Another potentially troubling question is whether the new tender documents will solve the expropriation risk that has caused so much trouble for Madrid’s ring-roads (see adjacent box). David Taguas, head of construction association Seopan, told local newspaper Expansion that the latest draft contracts still transferred land expropriation risk entirely to the private sector.
But if Blanco keeps to his announced timeline, these questions will all be answered by the beginning of summer, when the minister expects to tender his first projects.
Who will pay for it?
€17 billion is a hefty sum, but Blanco has been able to secure some big guns to back his plan. First and foremost, recent reports suggest the European Investment Bank is ready to finance up to 50 percent of the stimulus.

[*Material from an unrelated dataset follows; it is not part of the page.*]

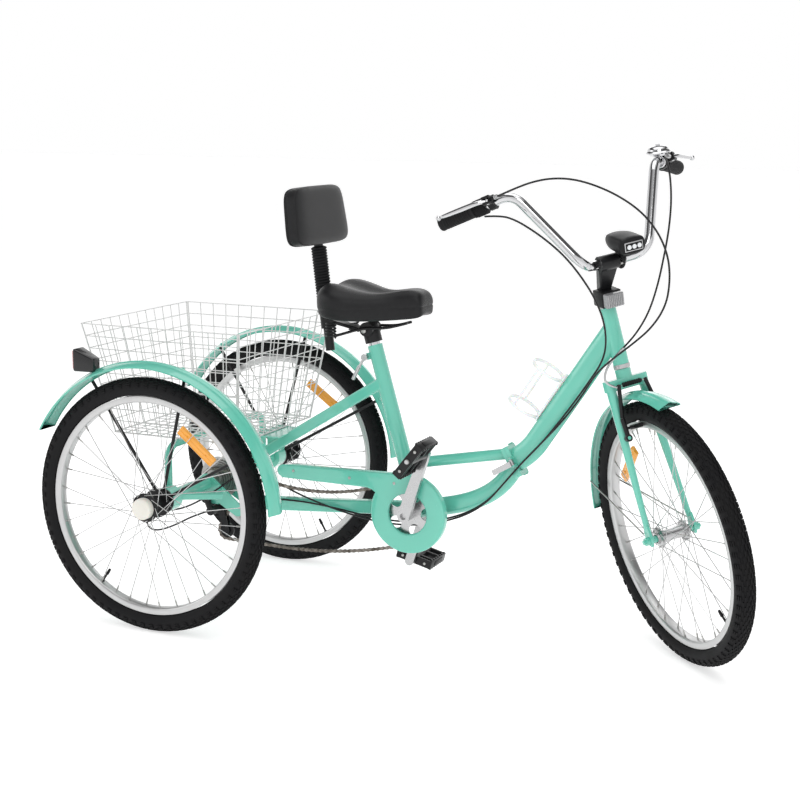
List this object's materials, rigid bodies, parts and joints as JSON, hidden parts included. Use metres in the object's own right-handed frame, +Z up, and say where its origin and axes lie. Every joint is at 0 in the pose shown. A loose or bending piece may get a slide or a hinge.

Spanish-backed credit institution ICO should foot the bill for 20 percent of the programme, with sponsors and commercial banks funding the remaining 30 percent.
Given that sponsors will have to fund 20 percent of each project’s cost from their balance sheet, a developer source said commercial banks should have no problems financing these projects: “If you were offered what is basically a government treasury paying a higher coupon, why wouldn’t you buy it?,” a source says, referring to the security provided by the availability payments and the lack of demand risk in the government’s new projects.
BBVA, Caja Madrid, La Caixa and Santander are expected to take the lead in financing the stimulus plan although several international banks are also likely to participate, market sources indicate.
Madrid’s ring road wreckage
Perhaps the thorniest issue threatening the success of Blanco’s stimulus plan is how to help the beleaguered concessionaires that operate Madrid’s ring roads.
Put simply, these concessionaires are in deep trouble after traffic for the roads fell way below both the government’s and their own original traffic forecasts. To add insult to injury, land expropriation costs ballooned from an original €300 million to about €2 billion after landowners appealed to the courts and obtained judgements instructing concessionaires to pay more for the land they had already bought.
As such, concessionaires have said they will stop injecting equity into the roads and turn them over to their creditors unless the government helps rebalance them. In fact, a consortium comprising Abertis, Sacyr, ACS and Global Via have asked for a delay in refinancing some €600 million in bank debt, which expired on March 15, in the expectation of government help.
A potential solution could come in the form of low-interest, long-term government loans that would allow companies to refinance their debt for the outstanding length of the concessions. These loans would cost 150 basis points and would only need to start being repaid after a two-year “grace” period. To facilitate repayment, toll prices and concession life-cycles could be increased.
Whether this would be enough to rebalance the concessions in light of the increased expropriation cost remains unanswered. But the pressure is on the government as a disagreement with the private sector would generate “a lot of bad headlines” ahead of the new stimulus plan, a developer source says.
Also, under Spanish law, the government always maintains responsibility in contracts involving the public party.
This means that, ultimately, it would have to step in and take over the ring roads, an operation that could add some €23 billion to the public balance sheet, according to newspaper Cinco Dias. And that is not a prospect it would relish after announcing plans to cut Spain’s deficit by €50 billion over the next four years.